Correlated differential privacy: hiding information in non-IID data set

Privacy preserving on data mining and data release has attracted an increasing research interest over a number of decades. Differential privacy is one influential privacy notion that offers a rigorous and provable privacy guarantee for data mining and data release. Existing studies on differential privacy assume that in a data set, records are sampled independently. However, in real-world applications, records in a data set are rarely independent. The relationships among records are referred to as correlated information and the data set is defined as correlated data set. A differential privacy technique performed on a correlated data set will disclose more information than expected, and this is a serious privacy violation.

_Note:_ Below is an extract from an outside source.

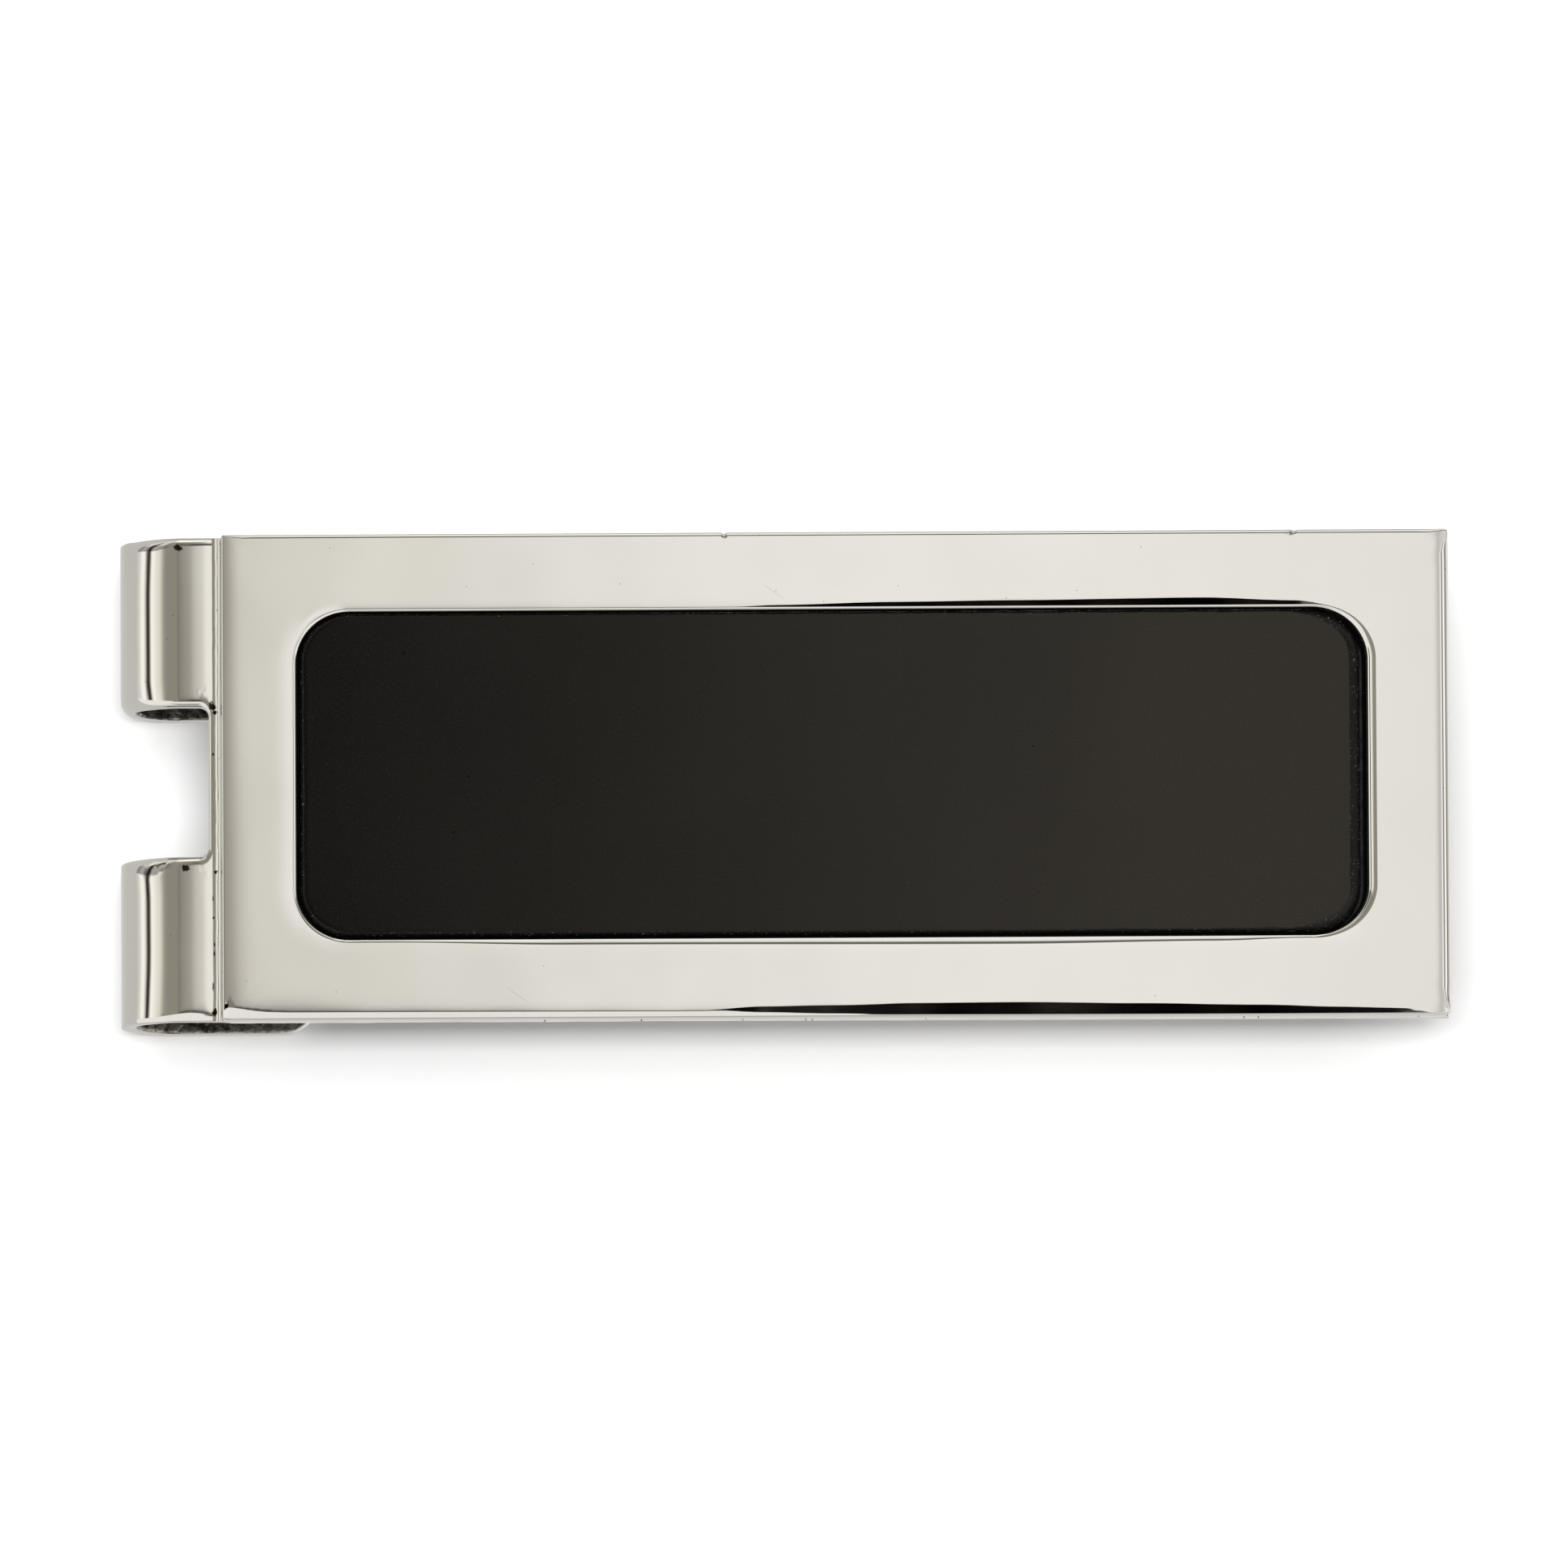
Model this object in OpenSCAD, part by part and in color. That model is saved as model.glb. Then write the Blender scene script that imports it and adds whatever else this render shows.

Although recent research was concerned with this new privacy violation, it still calls for a solid solution for the correlated data set. Moreover, how to decrease the large amount of noise incurred via differential privacy in correlated data set is yet to be explored. To fill the gap, this paper proposes an effective correlated differential privacy solution by defining the correlated sensitivity and designing a correlated data releasing mechanism. With consideration of the correlated levels between records, the proposed correlated sensitivity can significantly decrease the noise compared with traditional global sensitivity. The correlated data releasing mechanism correlated iteration mechanism is designed based on an iterative method to answer a large number of queries. Compared with the traditional method, the proposed correlated differential privacy solution enhances the privacy guarantee for a correlated data set with less accuracy cost. Experimental results show that the proposed solution outperforms traditional differential privacy in terms of mean square error on large group of queries. This also suggests the correlated differential privacy can successfully retain the utility while preserving the privacy.